Abstract
The source of the gonad-stimulating substance of pregnancy-urine is still undecided; the weight of evidence, however, indicates that it is extra-hypophyseal in origin. In studies of the comparative effects of extracts of sheep or pork pituitary bodies and of pregnancy-urine or oestrin-free extracts of pregnancy-urine or chorionepithelioma urine, it was found that the minimal effective doses of the urinary preparations were practically the same for both the male and the female. In the cases of crude or refined extracts of pituitary bodies, however, the minimal effective dose for the female was but a fraction (less than 10%) of that required for the male.
Assay was performed on rats exactly 21 days old when the first injection was made; one injection was made daily for 4 days; necropsy was performed at the age of 26 days or 120 hours after the first injection. Assay-results were appraised by the weights of both ovaries or of both seminal vesicles and coagulatory glands.
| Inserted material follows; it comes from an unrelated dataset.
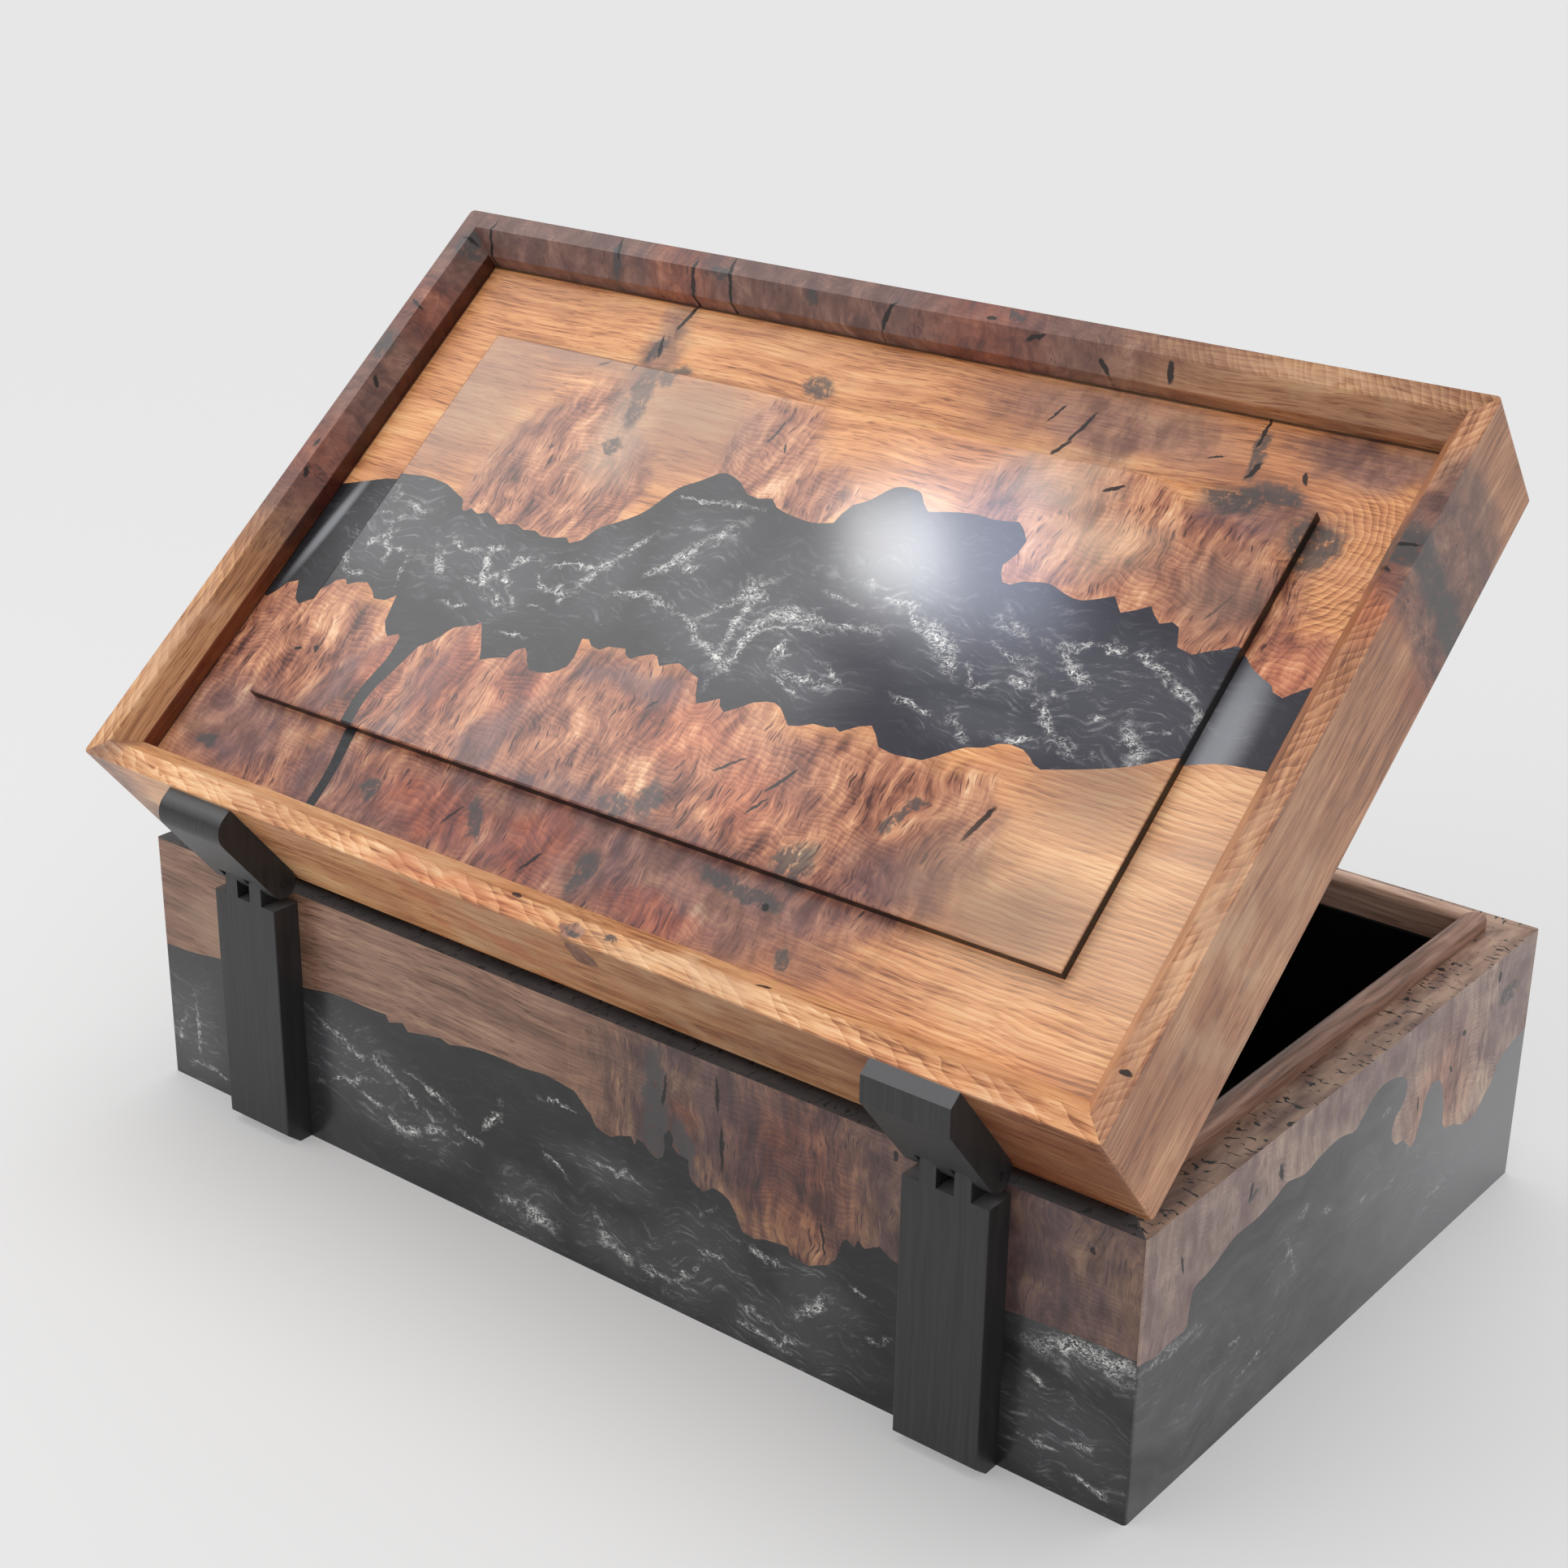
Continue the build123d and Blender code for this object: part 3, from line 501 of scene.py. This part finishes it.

The extracts of sheep and pork pituitary bodies are described elsewhere; 1 urinary preparations were made by repeated alcoholic precipitation or by Dicken's method. Although both the pituitary and the urinary extracts were subjected to various treatments no evidence of the separation of sex-specific gonad-stimulating substances was obtained. Our results indicate either that there are sex-specific gonad-stimulating principles or that the gonad-stimulating principle of the hypophysis is different from that of pregnancy-urine.
The conclusion reached is based upon assays on 352 immature animals (146 females; 206 males).